Bush reached out ecumenically, as is his practice and belief, but also stood firm on the ground that more must be done and there is One who will help. Is he naive, dangerous, on the money?

While we also appreciate the "liturgical sweep" and "better grasp" of "tikkun olam" noted by Mr. Green, we are not yet ready to trade freedom from tyranny for a party, even with a tax cut.

Stay tuned, Mr. Green. Not all world leaders, not all followers of The Book, are bad and doomed to a bad end.

Here's to Mr. Bush and his ecumenical, faith-based, right-doing.

Tuesday, February 01, 2005

The Elections - In the Words of Iraq

From Iraqi Humanity:

Today Iraqis did a very nice job & proved that whatever happens, they will stay standing against the evil force.

From neurotic iraqi wife:

Crowds and crowds of people started walking in at 730am on a Friday morning. It was simply beautiful. Families singing and clapping as they made their way through. I cant describe the feelings of jubilation. There were chocolates and sweets being distributed and one family brought in huge pots of rice and mutton and gave it to everyone in the center. Most of all, EYES were exhausted searching in the massive crowds for the marked fingers, frowning if they dont see that mark, The Mark of Freedom......

From An Iraqi's Thoughts:

...people wanted to prove a point that they will no longer be held at gunpoint by these people. My grandmother in her late 70's went out in Baghdad and walked to the polling station for a reason. Not because its the perfect elections, not because she is in love with any of the parties but because for the first time nobody forced her. They went to the polls optionally.

From iraqi4ever:

The history will record how Iraqis challenged even death today; with a turnout of 72% Iraqis showed the other civilized face of this country, showed the world that the culture of kidnapping, beheading and mass killing does not belong to them, they are like the rest of nations willing for democracy, peace and justice...and May the god bless our 36 brave martyrs who knew they might die today but came after all…

From The Mesopotamian:

I bow in respect and awe to the men and women of our people who, armed only with faith and hope are going to the polls under the very real threats of being blown to pieces. These are the real braves; not the miserable creatures of hate who are attacking one of the noblest things that has ever happened to us. Have you ever seen anything like this? Iraq will be O.K. with so many brave people, it will certainly O.K.; I can say no more just now; I am just filled with pride and moved beyond words. People are turning up not only under the present threat to polling stations but also under future threats to themselves and their families; yet they are coming, and keep coming. Behold the Iraqi people; now you know their true metal.

From Healing Iraq:

My mother was in tears watching the scenes from all over the country. Iraqis had voted for peace and for a better future, despite the surrounding madness.

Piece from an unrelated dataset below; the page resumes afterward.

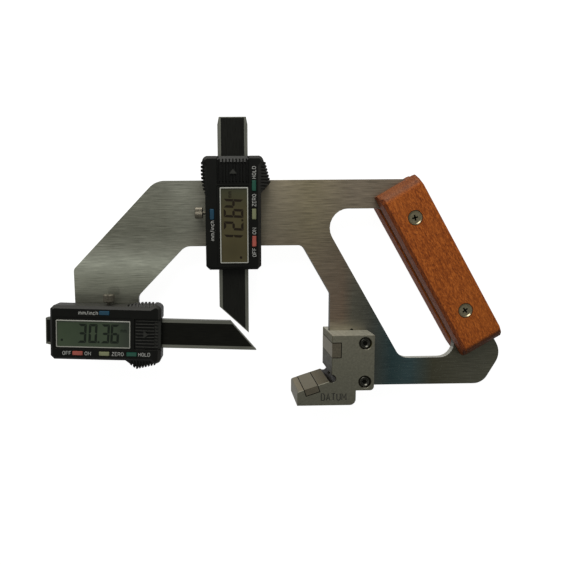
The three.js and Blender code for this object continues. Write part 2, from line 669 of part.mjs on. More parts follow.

Another surprise was to see some Iraqis who had fled the country in fear of reprisals, such as the families of ex-regime figures and ex-Ba'athists, actually voting and encouraging others to vote! I know some of those from school and college and I imagined they would be bitter about the whole process, but many were not.

From Kurdo's World:

All these fingers are up for you terrorist, anti-democracy, pro-beheading, suicide-bombers, Baathiest, Saddamist and anti-peace people.

In Kurdistan and Iraq now, people check each others index finger, "Oh you have a normal finger ?!! How come it is not blue ?! You are NOT democratic at all"

From Baghdad Dweller:

Say it loud and clear: I am a Sunni, I am an Iraqi and I voted

From Democracy in Iraq (Is Here!)

I have changed the header of my page to reflect the new, improved, democratic Iraq.

What a day it has been. I am very tired, but I am at peace, something I havn't felt in this regard before. I am happy to report that I found very few people during my post-voting trip through Baghdad who had not voted.

From Kurdistan Youngs:

Hi again! The election was successful in SULAIMANI the nicest city of Iraq now today. There wasn't any sense of terror even a bullet! I went for voting and I have voted for KURDISTAN and now I feel comfort...

From Back-to-Iraq.com

“It's the first time for the Iraqis to express their opinions,” her father said. “It's the greatest national eid (holiday) for us.”

“It's the future, in one word,” said Abdel Karim Ahmed, 51, an agent for the Ministry of Trade...

From A star from Mosul:

I didn't vote, neither I will. Why? I'm 16, er. Not old enough to vote, I'm taking advantage of my age, always..

From Iraq the Model:

The first thing we saw this morning on our way to the voting center was a convoy of the Iraqi army vehicles patrolling the street, the soldiers were cheering the people marching towards their voting centers then one of the soldiers chanted "vote for Allawi" less than a hundred meters, the convoy stopped and the captain in charge yelled at the soldier who did that and said:"You're a member of the military institution and you have absolutely no right to support any political entity or interfere with the people's choice. This is Iraq's army, not Allawi's".This was a good sign indeed and the young officer's statement was met by applause from the people on the street.The streets were completely empty except for the Iraqi and the coalition forces ' patrols, and of course kids seizing the chance to play soccer!

We had all kinds of feelings in our minds while we were on our way to the ballot box except one feeling that never came to us, that was fear.We could smell pride in the atmosphere this morning; everyone we saw was holding up his blue tipped finger with broad smiles on the faces while walking out of the center. I couldn't think of a scene more beautiful than that.

And my absolute best, most favorite post on Iraqis and the Iraqi elections, from Life in Baghdad:

I did.


You certainly, did Iraqis. You certainly did. Nothing can take this day away from you. Congratulations.